◆ TASK DESCRIPTION ◆
What lies from the line containing "bpy.context.scene.collection.objects.link(empty)" through the line containing "obj.parent = None"? Print exactly those lines, with both ends, and no others.

(Source data)
----------

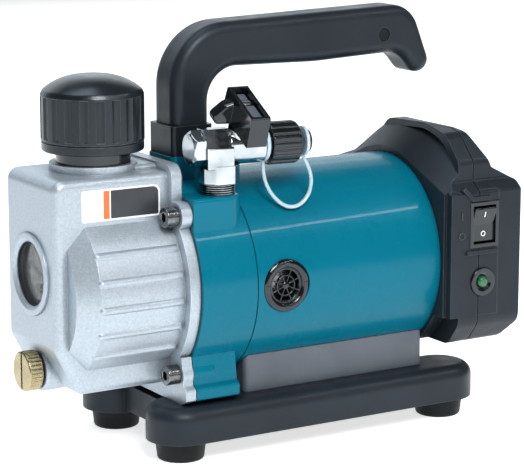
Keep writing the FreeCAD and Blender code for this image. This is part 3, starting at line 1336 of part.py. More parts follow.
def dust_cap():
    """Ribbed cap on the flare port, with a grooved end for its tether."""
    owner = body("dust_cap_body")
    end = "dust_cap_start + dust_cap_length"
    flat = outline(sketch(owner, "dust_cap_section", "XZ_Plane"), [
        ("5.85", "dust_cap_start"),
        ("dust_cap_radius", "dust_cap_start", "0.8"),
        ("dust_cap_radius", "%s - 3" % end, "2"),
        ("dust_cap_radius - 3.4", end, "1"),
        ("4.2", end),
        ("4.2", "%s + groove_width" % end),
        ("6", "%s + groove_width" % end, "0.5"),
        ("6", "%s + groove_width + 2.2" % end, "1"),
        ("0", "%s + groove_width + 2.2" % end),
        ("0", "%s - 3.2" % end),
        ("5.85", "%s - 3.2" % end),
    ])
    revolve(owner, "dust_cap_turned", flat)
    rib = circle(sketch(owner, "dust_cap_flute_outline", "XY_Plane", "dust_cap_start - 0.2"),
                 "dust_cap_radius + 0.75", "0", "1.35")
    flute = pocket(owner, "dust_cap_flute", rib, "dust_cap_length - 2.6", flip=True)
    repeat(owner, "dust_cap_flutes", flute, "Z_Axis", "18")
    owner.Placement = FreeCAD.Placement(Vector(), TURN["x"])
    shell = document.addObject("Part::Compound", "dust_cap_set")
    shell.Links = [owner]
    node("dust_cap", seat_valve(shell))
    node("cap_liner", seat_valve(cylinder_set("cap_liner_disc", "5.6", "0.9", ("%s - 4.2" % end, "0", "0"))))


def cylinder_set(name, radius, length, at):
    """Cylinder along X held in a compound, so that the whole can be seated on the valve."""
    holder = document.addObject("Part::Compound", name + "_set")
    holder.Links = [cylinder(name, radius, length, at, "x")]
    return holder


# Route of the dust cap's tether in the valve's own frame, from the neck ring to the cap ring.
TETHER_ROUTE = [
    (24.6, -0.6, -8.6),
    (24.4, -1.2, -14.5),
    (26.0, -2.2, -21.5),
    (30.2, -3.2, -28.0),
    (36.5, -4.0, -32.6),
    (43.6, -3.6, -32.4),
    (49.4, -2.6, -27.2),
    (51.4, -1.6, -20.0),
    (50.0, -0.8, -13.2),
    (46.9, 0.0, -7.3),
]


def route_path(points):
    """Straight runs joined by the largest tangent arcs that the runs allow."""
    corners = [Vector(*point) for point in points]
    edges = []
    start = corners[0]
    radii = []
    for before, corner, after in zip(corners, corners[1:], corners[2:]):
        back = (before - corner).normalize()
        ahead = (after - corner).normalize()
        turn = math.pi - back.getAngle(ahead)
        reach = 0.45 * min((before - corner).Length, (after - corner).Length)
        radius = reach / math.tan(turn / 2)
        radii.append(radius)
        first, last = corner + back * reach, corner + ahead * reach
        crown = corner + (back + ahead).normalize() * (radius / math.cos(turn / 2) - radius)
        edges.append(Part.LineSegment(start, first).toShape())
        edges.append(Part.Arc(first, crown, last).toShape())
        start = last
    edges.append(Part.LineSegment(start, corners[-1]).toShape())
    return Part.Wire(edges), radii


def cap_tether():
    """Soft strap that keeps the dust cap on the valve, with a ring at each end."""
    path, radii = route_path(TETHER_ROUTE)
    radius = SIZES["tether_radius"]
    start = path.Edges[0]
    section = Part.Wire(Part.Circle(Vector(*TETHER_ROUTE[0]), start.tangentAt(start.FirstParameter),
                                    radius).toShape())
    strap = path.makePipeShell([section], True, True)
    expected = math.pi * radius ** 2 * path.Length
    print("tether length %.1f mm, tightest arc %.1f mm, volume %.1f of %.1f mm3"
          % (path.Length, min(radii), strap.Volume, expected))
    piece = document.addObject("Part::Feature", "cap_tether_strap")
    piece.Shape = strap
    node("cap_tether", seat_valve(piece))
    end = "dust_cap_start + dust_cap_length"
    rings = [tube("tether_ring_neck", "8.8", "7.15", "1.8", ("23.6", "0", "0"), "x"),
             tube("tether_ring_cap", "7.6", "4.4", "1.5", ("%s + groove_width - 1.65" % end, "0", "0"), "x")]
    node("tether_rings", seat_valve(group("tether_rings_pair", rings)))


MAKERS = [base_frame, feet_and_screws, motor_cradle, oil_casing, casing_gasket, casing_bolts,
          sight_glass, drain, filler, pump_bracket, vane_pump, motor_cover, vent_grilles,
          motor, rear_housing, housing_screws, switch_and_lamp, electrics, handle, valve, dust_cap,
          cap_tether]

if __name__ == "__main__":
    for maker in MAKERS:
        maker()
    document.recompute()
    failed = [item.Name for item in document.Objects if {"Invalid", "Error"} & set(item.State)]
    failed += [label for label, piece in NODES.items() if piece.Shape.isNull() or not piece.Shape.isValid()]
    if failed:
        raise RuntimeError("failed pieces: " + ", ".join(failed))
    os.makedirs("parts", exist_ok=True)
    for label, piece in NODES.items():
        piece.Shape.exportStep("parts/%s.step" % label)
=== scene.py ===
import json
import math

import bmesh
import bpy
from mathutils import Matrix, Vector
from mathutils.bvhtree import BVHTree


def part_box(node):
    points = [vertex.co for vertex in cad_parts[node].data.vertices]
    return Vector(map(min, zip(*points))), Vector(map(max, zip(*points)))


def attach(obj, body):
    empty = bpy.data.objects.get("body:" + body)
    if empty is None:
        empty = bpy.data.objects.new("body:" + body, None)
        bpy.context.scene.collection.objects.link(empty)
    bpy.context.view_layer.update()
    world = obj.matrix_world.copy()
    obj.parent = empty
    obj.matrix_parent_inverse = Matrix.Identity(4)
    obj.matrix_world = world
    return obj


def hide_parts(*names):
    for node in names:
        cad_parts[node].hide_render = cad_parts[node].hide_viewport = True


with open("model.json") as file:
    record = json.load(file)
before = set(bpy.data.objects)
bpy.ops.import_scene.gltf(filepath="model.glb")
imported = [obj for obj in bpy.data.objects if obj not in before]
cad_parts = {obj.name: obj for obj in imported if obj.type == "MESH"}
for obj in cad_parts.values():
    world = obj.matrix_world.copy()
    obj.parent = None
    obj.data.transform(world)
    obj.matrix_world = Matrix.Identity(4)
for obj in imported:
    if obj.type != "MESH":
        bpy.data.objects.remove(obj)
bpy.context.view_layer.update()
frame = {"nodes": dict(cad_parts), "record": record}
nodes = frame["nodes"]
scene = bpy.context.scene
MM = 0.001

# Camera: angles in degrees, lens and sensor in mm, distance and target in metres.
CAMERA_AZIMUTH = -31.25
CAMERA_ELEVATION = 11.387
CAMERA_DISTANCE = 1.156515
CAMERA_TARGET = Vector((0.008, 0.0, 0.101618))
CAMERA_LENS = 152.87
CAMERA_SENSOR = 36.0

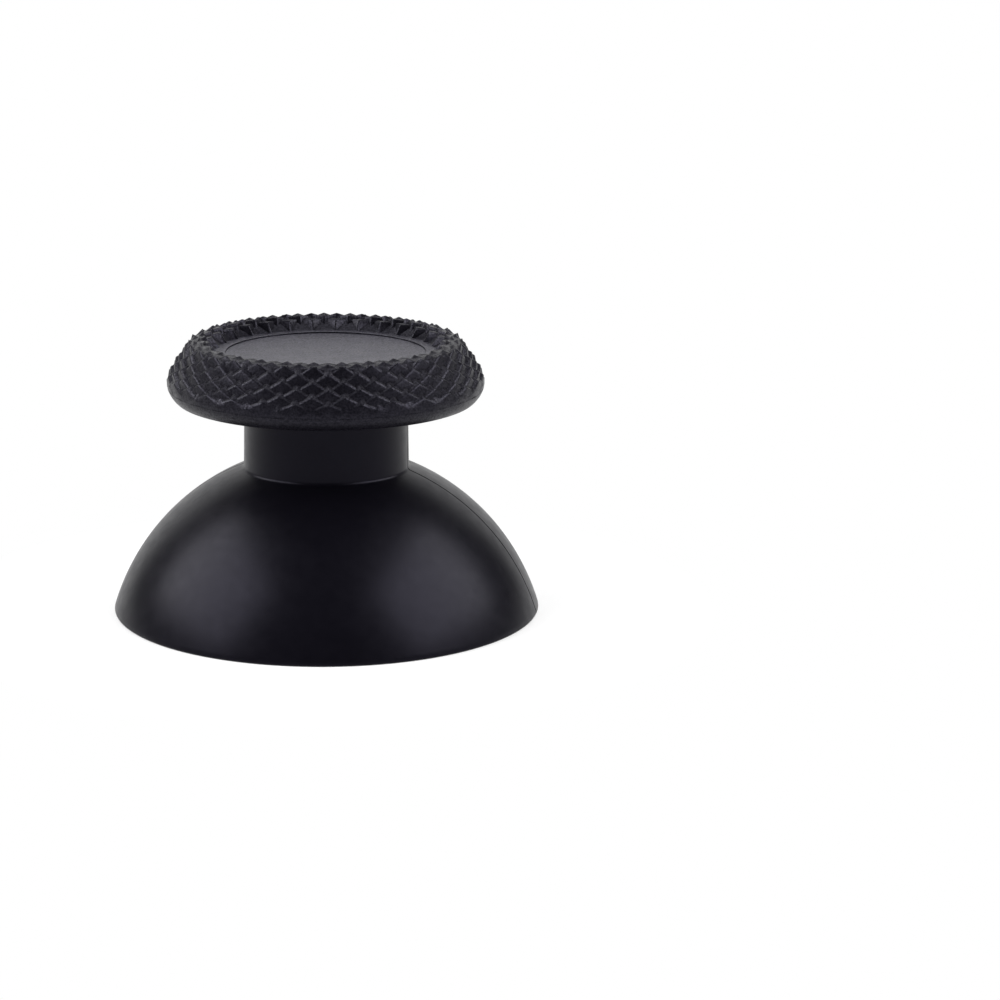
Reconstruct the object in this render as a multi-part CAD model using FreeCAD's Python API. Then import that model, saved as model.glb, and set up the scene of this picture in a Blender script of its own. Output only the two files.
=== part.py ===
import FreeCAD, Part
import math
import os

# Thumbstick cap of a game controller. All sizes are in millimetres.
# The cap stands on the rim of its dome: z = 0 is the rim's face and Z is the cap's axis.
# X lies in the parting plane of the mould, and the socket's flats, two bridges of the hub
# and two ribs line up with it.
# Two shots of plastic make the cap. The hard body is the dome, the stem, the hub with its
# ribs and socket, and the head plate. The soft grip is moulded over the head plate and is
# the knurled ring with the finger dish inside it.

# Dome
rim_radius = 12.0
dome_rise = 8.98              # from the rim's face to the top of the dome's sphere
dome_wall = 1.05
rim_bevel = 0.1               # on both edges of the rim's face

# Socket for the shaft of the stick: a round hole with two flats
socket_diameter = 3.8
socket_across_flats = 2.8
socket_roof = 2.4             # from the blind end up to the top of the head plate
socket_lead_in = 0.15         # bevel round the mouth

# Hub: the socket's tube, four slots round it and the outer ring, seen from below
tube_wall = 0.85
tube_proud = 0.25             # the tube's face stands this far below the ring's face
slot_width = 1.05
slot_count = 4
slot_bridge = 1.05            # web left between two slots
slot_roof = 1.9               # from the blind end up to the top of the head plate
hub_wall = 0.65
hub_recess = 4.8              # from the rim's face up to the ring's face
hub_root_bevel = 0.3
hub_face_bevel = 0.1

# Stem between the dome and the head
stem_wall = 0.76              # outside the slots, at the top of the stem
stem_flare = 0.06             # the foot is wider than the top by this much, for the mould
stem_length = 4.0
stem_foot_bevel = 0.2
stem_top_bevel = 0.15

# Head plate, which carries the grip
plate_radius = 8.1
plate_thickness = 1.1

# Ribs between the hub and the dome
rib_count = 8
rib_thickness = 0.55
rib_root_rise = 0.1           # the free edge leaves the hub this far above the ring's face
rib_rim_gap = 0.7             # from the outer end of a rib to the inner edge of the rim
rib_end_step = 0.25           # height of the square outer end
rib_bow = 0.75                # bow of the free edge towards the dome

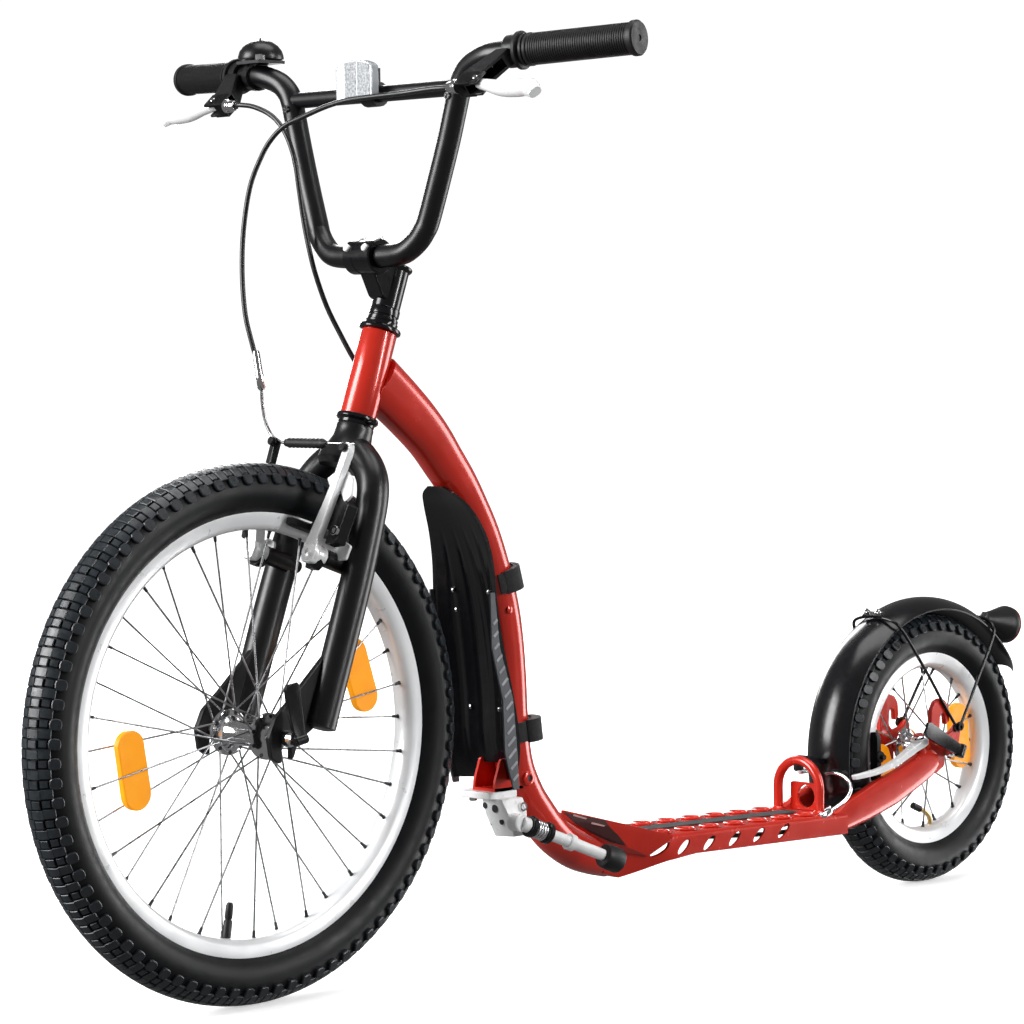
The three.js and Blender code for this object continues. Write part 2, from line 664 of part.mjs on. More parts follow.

----------

◆ WORKED SOLUTION ◆
        bpy.context.scene.collection.objects.link(empty)
    bpy.context.view_layer.update()
    world = obj.matrix_world.copy()
    obj.parent = empty
    obj.matrix_parent_inverse = Matrix.Identity(4)
    obj.matrix_world = world
    return obj


def hide_parts(*names):
    for node in names:
        cad_parts[node].hide_render = cad_parts[node].hide_viewport = True


with open("model.json") as file:
    record = json.load(file)
before = set(bpy.data.objects)
bpy.ops.import_scene.gltf(filepath="model.glb")
imported = [obj for obj in bpy.data.objects if obj not in before]
cad_parts = {obj.name: obj for obj in imported if obj.type == "MESH"}
for obj in cad_parts.values():
    world = obj.matrix_world.copy()
    obj.parent = None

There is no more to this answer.